Ich behaupte, je mehr Spiegel die Welt mir bietet, seien es wahrhaftige Spiegel, im Bad, im Aufzug, im Kaufhaus, seien es Spiegel im übertragenen Sinne wie sie mir in einer online-community begegnen, desto schlechter kann ich mich selbst von innen heraus wahrnehmen. Denn mein Außenbild verzerrt mein Innen-Bild. Je schlechter ich mich wahrnehme (hier auch wieder: im Spiegel des Gegenüber, wobei eben jener erster Spiegel: die Mutter, der bedeutsamste ist), desto unsicherer bin ich, desto abhängiger durch positive Spiegel von außen: von Anerkennung und Bestätigung, auch vom Erwählt werden: Du bist es!
Das Problem hierbei ist: bei fehlender innerer Stabilität werden die Spiegel nie ausreichend sein.
Je unsicherer ich bin, desto kränk-barer bin ich gleichzeitig im Fall einer Ablehnung: weil ich dann nicht nur mir meines eigenen Wertes nicht sicher sein kann, sondern womöglich auch nicht länger weiß, wer ich eigentlich bin.

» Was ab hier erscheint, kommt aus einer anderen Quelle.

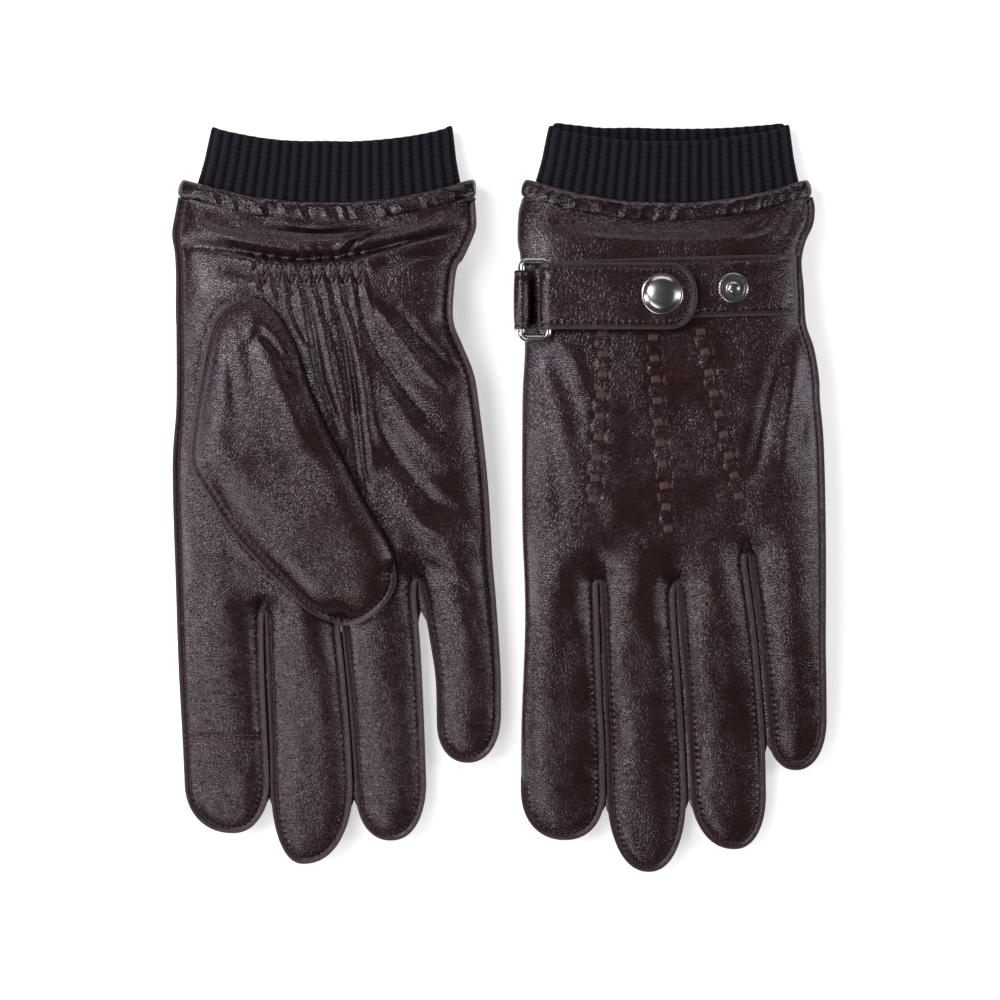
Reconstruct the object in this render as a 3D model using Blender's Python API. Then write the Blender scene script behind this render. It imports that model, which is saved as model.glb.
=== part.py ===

Auf die Unsicherheit folgt entweder der Versuch, meine Umgebung durch Selbstdarstellung bis hin zur Selbstentblößung auf mich aufmerksam zu machen und für mich zu gewinnen, oder der resignierte Rückzug nach innen.
Der Artikel beschreibt, wie Einsamkeit und Depression Hand in Hand gehen.
Depression ist tatsächlich auch ein Phänomen von „Sich-nicht-mehr-bewegen können“:
Nicht aus dem Bett, nicht vom Fleck, nicht aus den eigenen Gedanken, nicht aus sich selbst heraus.
Einsame, depressive Menschen haben Angst vor dem, was „da draußen“ passiert.
Facebook und Co. sind meiner Ansicht nach weniger verantwortlich für Einsamkeit, Depression und soziale Isolation als die Unfähigkeit, die Hinwendung – mit Verlaub: „der Gesellschaft“ – vom Innen zum Außen zu kompensieren.
Dieser Prozess hat schneller stattgefunden als die dazugehörige Entwicklung, die Veränderung des Ich-Bewusstseins.
Deswegen geraten wir ins Straucheln.
Auch anscheinend „gesunde“ Menschen spüren steigenden Druck von außen, der sich nach innen manifestiert.
Einsame Menschen lassen diesen Zug an sich vorüberziehen.
Sie können nicht, wie in dem Artikel beschrieben, „In Aktion treten“. Jedenfalls nicht mal so eben.
Einsamkeit überwinden kann bedeuten, sich auf einen langwierigen, mitunter sehr anstrengenden Prozess einzulassen.